I hope Mr Gilder will ask for my story, and that he may find it available. This Edwards matter might very naturally predispose him a little in my favor, and added to your favorable suggestions may float the story into the desired haven.
I hope you were not very badly disappointed in the paper on Southern schools,2 and that you may at least find in it and the accompanying documents something useful in the discussion of the problem.
I have heard something about Mr Smiley's proposed "Negro" conference at Lake Mohonk. Whenever you get time to write me a line or two, I would be glad to know whether the conference will materialize or not, and whether or not Mr Smiley has accepted the suggestion you made to him, or what he has to say about it.Very truly yours, Chas. W Chesnutt.

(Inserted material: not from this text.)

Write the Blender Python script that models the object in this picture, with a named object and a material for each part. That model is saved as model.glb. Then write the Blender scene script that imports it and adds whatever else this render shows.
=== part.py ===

Correspondent: George Washington Cable (1844–1925) was a reporter, novelist, and critic. He began his career at the New Orleans Times-Picayune, writing nearly one hundred columns in two years. After working on a collection of journalistic essays based mostly on historical accounts, Cable turned to writing short stories, novellas, and novels, typically set in New Orleans. In the 1880s, Cable began lecturing, writing essays, and forming organizations focused on social reform, specifically in the areas of Black rights and prison conditions, and in 1885 he moved to Northampton, MA. Cable and Chesnutt met for the first time in Cleveland, on December 21, 1888, at the Congregational Club's Forefather's Day celebration, where Cable was the principal speaker. They began corresponding immediately, and in mid-1889 Cable offered to employ Chesnutt as his secretary in Northampton, MA; Chesnutt declined. Cable visited the Chesnutt home in the fall of 1889, and for two years, their correspondence was frequent, typically about Cable's political efforts on race issues, Chesnutt's writings, or recent publications. After 1891, they corresponded only occasionally.